Button size also affects the look. Larger buttons make the row feel more substantial, which can suit coats and denim. Smaller buttons make the row read lighter, which often suits shirts and blouses. The spacing itself may stay in the same range, but the visual rhythm changes with the button choice.
Common mistakes that create trouble
- Measuring edge to edge instead of center to center
- Using one spacing number for every garment
- Placing the last button too close to the hem or vent
- Ignoring bust, waist, or stomach strain on fitted fronts
- Using shirt spacing on jeans with a button fly
- Keeping every gap identical when the garment shape clearly needs one extra support point
- Letting the row drift crooked while marking
These are simple mistakes, but they are the ones that usually cause the front to pull, open, or look off balance. A careful row is less about strict symmetry and more about matching the garment’s structure.
When this spacing rule is not the right tool
Do not use button spacing as the main plan for zippers, snaps, toggles, hidden button stands, or stretch knits. Those closures behave differently and need a different layout. A knit front changes shape as it moves, so a fixed button row is not the same problem.

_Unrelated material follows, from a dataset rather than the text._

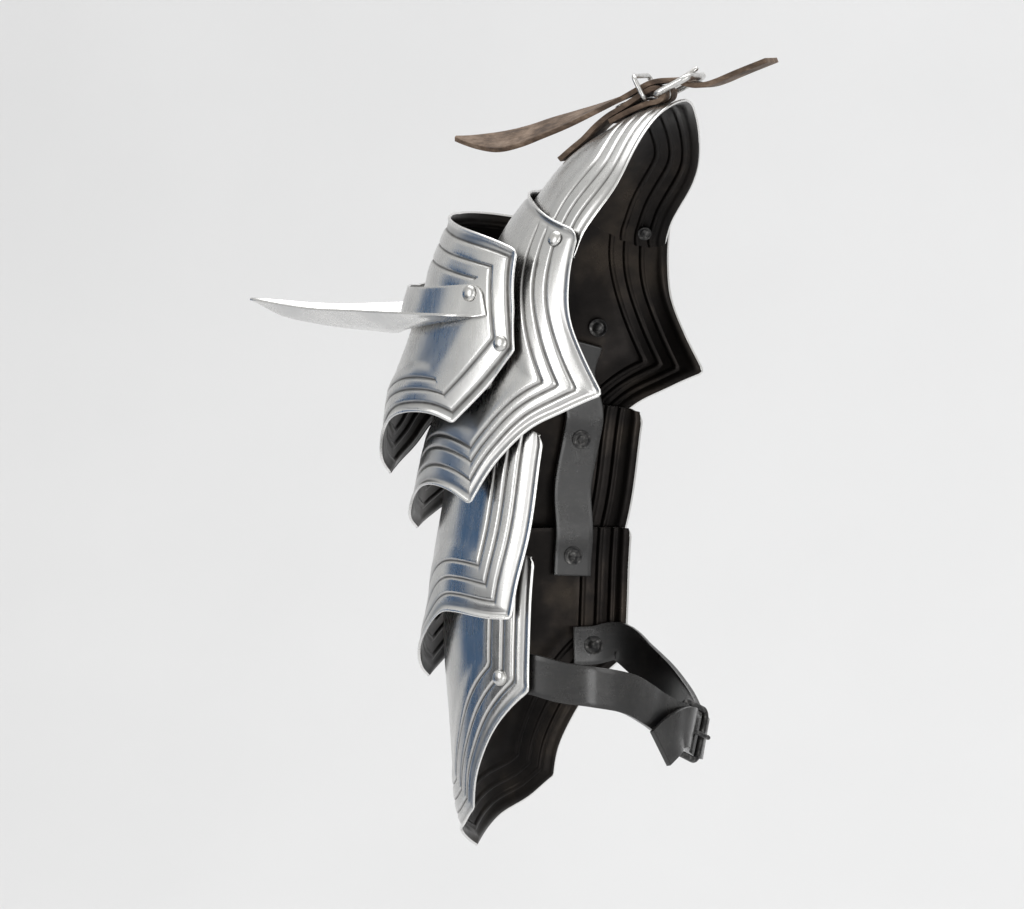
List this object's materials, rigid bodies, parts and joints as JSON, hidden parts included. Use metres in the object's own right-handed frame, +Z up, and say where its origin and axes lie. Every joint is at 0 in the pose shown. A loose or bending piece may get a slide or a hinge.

For repairs, if the garment already closes well and only the thread has failed, reinforcing the button is usually the better move. Relocating a working hole can create more problems than it solves.
Practical verdict
Use 2.5 to 3 inches for shirts, 3 to 4 inches for denim shirts or jackets, and 3.5 to 5 inches for coats. Tighten only where the front pulls. Keep the last button above the hem or vent. Use the fly construction for jeans with a button fly instead of a shirt-style row.
The best button spacing is the widest spacing that still keeps the front flat. If the garment hangs cleanly, the row is doing its job. If one area pulls, give that point more support instead of forcing the whole front into one rigid pattern.